— PROBLEM DESCRIPTION —
Copy out the lines of the records below, and only those lines, from the one with "hide_parts(node)" through the one with "bar.data.materials.append(steel)", exactly as they appear.

— EXTRACTED DATA —

=-=-=-=-=

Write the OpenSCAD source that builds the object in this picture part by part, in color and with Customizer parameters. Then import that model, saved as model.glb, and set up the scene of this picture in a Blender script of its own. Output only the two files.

=-=-=-=-=

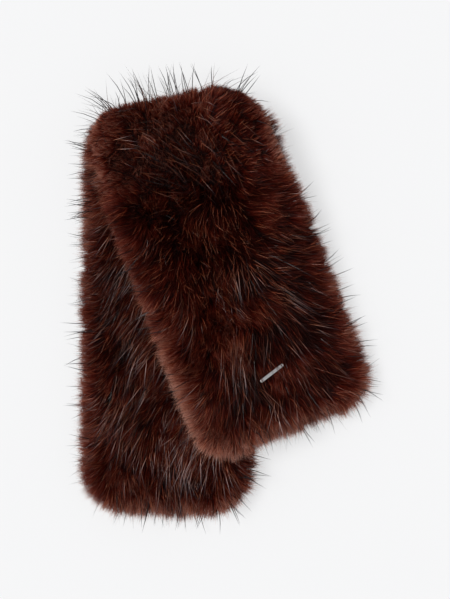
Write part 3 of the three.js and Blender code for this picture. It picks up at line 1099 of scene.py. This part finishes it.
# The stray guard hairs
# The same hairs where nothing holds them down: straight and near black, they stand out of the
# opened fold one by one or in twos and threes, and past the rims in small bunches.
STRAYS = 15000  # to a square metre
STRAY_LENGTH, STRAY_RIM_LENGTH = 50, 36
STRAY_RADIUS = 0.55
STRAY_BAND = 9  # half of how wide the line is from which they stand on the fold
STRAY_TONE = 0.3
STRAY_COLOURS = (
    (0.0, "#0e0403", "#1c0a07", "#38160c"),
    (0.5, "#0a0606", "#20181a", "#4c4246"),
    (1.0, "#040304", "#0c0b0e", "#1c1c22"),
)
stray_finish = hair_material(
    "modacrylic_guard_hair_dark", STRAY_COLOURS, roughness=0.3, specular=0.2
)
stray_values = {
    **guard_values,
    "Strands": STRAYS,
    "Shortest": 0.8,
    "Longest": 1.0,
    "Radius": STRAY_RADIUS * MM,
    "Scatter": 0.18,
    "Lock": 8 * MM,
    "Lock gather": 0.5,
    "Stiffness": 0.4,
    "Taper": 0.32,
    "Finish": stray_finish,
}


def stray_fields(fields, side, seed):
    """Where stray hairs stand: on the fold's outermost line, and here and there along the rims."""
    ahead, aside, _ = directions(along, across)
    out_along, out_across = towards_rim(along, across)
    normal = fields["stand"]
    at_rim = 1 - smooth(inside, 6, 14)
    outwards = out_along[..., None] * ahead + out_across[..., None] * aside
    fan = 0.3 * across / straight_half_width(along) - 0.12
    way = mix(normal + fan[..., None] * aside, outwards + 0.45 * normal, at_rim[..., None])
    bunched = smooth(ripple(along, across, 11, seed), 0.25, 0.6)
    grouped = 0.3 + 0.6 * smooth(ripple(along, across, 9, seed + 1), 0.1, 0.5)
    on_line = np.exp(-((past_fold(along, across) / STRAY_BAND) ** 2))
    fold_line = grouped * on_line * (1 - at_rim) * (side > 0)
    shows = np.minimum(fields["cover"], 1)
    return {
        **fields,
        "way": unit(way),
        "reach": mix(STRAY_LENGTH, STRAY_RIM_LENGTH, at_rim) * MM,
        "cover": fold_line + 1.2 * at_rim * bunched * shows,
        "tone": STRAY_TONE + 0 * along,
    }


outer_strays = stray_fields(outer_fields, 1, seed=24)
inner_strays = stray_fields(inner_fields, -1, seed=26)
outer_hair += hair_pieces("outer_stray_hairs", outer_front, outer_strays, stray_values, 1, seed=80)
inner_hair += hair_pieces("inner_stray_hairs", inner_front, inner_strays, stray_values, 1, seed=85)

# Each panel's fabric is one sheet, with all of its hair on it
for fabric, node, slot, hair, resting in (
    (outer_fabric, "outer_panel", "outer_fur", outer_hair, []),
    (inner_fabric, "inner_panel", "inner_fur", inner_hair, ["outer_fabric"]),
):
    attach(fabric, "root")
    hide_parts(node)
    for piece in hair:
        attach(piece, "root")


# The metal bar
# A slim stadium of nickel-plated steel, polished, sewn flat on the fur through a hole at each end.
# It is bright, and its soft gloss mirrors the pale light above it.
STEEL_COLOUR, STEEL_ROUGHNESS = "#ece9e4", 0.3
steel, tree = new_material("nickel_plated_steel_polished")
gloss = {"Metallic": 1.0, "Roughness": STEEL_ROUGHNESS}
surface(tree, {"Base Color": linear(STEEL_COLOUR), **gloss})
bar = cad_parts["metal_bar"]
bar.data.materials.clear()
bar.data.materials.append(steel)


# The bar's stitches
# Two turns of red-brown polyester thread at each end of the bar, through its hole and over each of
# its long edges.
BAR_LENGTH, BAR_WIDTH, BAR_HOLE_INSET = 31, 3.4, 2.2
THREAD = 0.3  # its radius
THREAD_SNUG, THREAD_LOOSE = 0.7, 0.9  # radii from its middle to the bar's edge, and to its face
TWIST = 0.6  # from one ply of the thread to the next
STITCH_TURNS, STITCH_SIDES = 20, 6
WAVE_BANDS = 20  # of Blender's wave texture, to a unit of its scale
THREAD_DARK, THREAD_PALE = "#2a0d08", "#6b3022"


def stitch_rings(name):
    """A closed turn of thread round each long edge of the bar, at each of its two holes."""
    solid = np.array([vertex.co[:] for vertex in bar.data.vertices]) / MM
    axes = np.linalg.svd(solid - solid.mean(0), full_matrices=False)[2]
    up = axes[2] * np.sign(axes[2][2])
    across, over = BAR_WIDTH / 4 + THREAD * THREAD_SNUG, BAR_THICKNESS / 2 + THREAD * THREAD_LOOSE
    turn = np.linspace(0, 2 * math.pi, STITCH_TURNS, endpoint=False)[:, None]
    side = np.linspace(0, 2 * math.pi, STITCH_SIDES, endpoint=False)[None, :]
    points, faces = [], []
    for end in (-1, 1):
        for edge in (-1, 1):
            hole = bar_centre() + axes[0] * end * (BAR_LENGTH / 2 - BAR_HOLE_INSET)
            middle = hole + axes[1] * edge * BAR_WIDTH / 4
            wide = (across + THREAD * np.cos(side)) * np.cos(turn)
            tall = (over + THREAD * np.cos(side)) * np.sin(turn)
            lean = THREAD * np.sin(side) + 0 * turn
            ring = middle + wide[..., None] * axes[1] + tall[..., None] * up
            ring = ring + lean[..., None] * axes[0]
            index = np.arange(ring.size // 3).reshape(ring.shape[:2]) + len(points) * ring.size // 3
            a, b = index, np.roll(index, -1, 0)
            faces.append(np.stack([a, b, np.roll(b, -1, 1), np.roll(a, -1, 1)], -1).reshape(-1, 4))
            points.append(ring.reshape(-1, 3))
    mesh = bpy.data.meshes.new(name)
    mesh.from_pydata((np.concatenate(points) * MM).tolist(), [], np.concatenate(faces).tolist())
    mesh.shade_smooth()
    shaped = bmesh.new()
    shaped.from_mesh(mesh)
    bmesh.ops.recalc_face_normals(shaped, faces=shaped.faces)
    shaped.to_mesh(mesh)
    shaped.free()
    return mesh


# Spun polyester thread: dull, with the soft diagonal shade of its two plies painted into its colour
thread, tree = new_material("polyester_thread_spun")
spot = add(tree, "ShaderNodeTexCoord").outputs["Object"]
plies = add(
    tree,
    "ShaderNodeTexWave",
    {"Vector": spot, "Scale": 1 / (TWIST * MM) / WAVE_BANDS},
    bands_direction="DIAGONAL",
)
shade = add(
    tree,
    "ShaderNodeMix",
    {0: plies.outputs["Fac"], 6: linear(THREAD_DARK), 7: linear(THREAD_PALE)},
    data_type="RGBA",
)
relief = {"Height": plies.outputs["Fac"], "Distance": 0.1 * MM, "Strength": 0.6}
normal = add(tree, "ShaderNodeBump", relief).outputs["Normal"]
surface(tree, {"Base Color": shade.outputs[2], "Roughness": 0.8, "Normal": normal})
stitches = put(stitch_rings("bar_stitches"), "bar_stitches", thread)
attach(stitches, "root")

=-=-=-=-=

— PROBLEM SOLUTION —
    hide_parts(node)
    for piece in hair:
        attach(piece, "root")


# The metal bar
# A slim stadium of nickel-plated steel, polished, sewn flat on the fur through a hole at each end.
# It is bright, and its soft gloss mirrors the pale light above it.
STEEL_COLOUR, STEEL_ROUGHNESS = "#ece9e4", 0.3
steel, tree = new_material("nickel_plated_steel_polished")
gloss = {"Metallic": 1.0, "Roughness": STEEL_ROUGHNESS}
surface(tree, {"Base Color": linear(STEEL_COLOUR), **gloss})
bar = cad_parts["metal_bar"]
bar.data.materials.clear()
bar.data.materials.append(steel)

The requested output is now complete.